== Source data ==
※
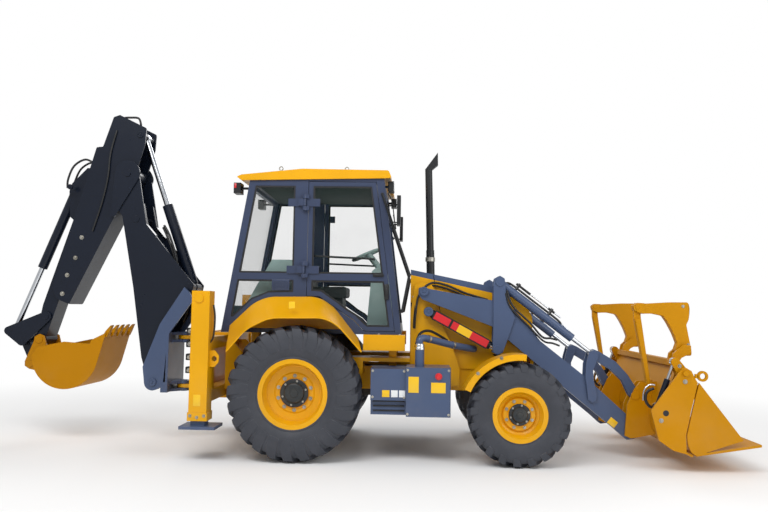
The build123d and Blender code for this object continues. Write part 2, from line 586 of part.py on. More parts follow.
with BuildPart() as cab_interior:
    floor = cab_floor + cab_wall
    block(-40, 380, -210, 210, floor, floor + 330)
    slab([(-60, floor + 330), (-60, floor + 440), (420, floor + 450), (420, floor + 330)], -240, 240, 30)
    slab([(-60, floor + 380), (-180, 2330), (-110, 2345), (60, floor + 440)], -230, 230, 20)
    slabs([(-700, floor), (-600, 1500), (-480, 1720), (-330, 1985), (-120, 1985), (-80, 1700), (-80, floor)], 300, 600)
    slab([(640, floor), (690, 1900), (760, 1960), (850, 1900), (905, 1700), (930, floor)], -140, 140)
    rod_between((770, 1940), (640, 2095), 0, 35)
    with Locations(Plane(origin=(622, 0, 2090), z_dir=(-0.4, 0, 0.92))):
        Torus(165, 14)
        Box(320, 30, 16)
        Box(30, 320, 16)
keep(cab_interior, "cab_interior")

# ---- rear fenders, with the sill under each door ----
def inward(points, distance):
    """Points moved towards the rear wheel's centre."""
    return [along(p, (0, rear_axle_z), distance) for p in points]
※
Copy all the lines, exactly.

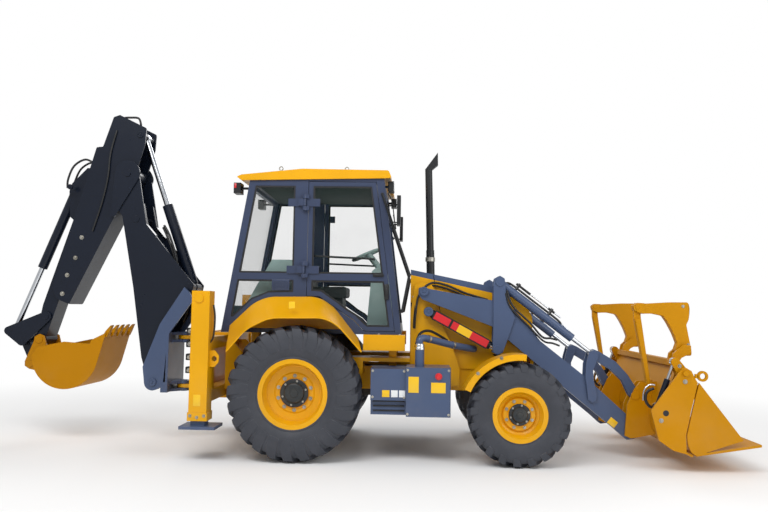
The build123d and Blender code for this object continues. Write part 2, from line 586 of part.py on. More parts follow.
with BuildPart() as cab_interior:
    floor = cab_floor + cab_wall
    block(-40, 380, -210, 210, floor, floor + 330)
    slab([(-60, floor + 330), (-60, floor + 440), (420, floor + 450), (420, floor + 330)], -240, 240, 30)
    slab([(-60, floor + 380), (-180, 2330), (-110, 2345), (60, floor + 440)], -230, 230, 20)
    slabs([(-700, floor), (-600, 1500), (-480, 1720), (-330, 1985), (-120, 1985), (-80, 1700), (-80, floor)], 300, 600)
    slab([(640, floor), (690, 1900), (760, 1960), (850, 1900), (905, 1700), (930, floor)], -140, 140)
    rod_between((770, 1940), (640, 2095), 0, 35)
    with Locations(Plane(origin=(622, 0, 2090), z_dir=(-0.4, 0, 0.92))):
        Torus(165, 14)
        Box(320, 30, 16)
        Box(30, 320, 16)
keep(cab_interior, "cab_interior")

# ---- rear fenders, with the sill under each door ----
def inward(points, distance):
    """Points moved towards the rear wheel's centre."""
    return [along(p, (0, rear_axle_z), distance) for p in points]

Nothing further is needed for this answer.